La colaboración entre distintos cuerpos, en este sentido, es una de las claves de la actuación de los artificieros, una sección que siempre ha estado al margen de las rivalidades entre Guardia Civil, Policía y Ertzaintza que han existido en otras áreas. «Nosotros sabemos que nuestra información es vital. Que cuando descubrimos una trampa o un nuevo sistema que utilizan 'los malos' tenemos que compartir esos datos con máxima urgencia, porque la vida de una persona puede estar en peligro», explica Valdés. Esta especial conexión se produce con mayor énfasis entre los miembros de la propia unidad. «Nosotros siempre vamos en pareja pero cuando alguien asume un movimiento conflictivo tiene que ir solo, porque su compañero debe quedar con vida para continuar con el trabajo. En una desactivación larga nos vamos cansando, así que uno se retira para descansar y es el compañero el que se dirige a la bomba. La complicidad es absoluta», explica el artificiero. «Hay compañeros con los que yo igual no iría ni a heredar pero cuando estábamos en un incidente, nuestra conexión era mayor que entre hermanos», agrega.

Esta hermandad especial se recompensó en 2002, cuando la asociación de víctimas Covite otorgó un premio especial a todos los artificeros que han trabajado en el País Vasco, tanto de la Ertzaintza, como de la Guardia Civil o de la Policía. El galardón se encuentra hoy expuesto en el museo de los artificios, situado en la base de la unidad en Iurreta. El local conserva, en muchos casos en forma de réplica, los instrumentos que la banda ha empleado para intentar propagar el terror: desde bombas lapa a libros trampa o temporizadores fabricados con móviles. Entre los objetos que se conservan hay una réplica de uno de los atentados más extraños cometidos en Euskadi y cuyos autores aún no han conseguido ser localizados. En agosto de 2001, alguien dejó abandonado un cochecito de juguete en un bar de San Sebastián. Previamente, lo había manipulado para colocar en su interior pequeñas bombas de gas rellenas de pólvora y un rudimentario sistema de detonación. Un niño hizo rodar el coche, que estalló al instante y acabó con la vida de su abuela, que estaba sentada junto a él. En el museo también pueden verse granadas caseras fabricadas por ETA o lanzacohetes de los terroristas. El artificiero José Manuel Valdés observa los objetos de una forma mecánica, sin la emotividad que podría presumirse en alguien que ha podido perder la vida al enfrentarse a esos instrumentos de la muerte. «Si algo se aprende al desactivar bombas es a mantener la mente fría», explica. «Cualquier emoción, cualquier desequilibrio, puede generar una equivocación y eso es fatal cuando lo que tienes entre las manos es una bomba diseñada para matarte. Los errores de los artificieros son mortales», añade.

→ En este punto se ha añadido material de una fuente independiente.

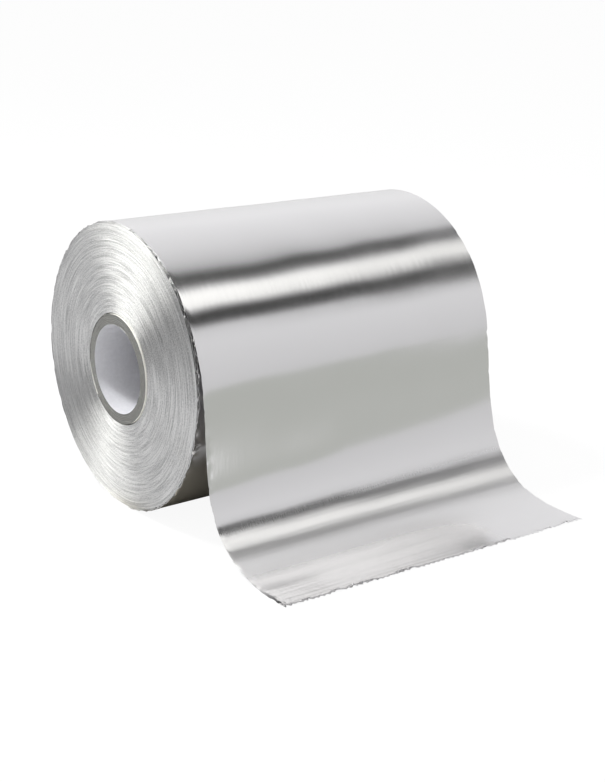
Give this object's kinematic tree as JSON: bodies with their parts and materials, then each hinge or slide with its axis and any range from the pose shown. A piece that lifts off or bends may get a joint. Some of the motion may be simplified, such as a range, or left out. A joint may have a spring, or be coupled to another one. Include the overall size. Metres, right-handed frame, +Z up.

El historiador de la unidad reconoce que todavía se pregunta por qué se dedicó a este oficio. «Lo que tenemos claro es que no se trataba de buscar la fama. Sabemos que salvamos vidas pero nunca ha habido nadie que haya buscado esa gloria. Tampoco es el dinero, porque tenemos un salario similar al de otros agentes. Es otra cosa... que no sabría explicar», se atasca Valdés. El agente, en este sentido, ocultó a su familia siempre que era un artificiero y que todos los días se jugaba la vida. Trás tres décadas en el oficio, sólo se enteraron cuando, hace escasos días, presentó su libro en un acto privado al que también asistió la consejera Estefanía Beltrán de Heredia y la cúpula de la Ertzaintza. «Hasta ese día no había querido contárselo a la familia para que no se preocupasen. Era una cuestión que yo prefería llevar en privado. Esto no va de hacerse el héroe», concluye.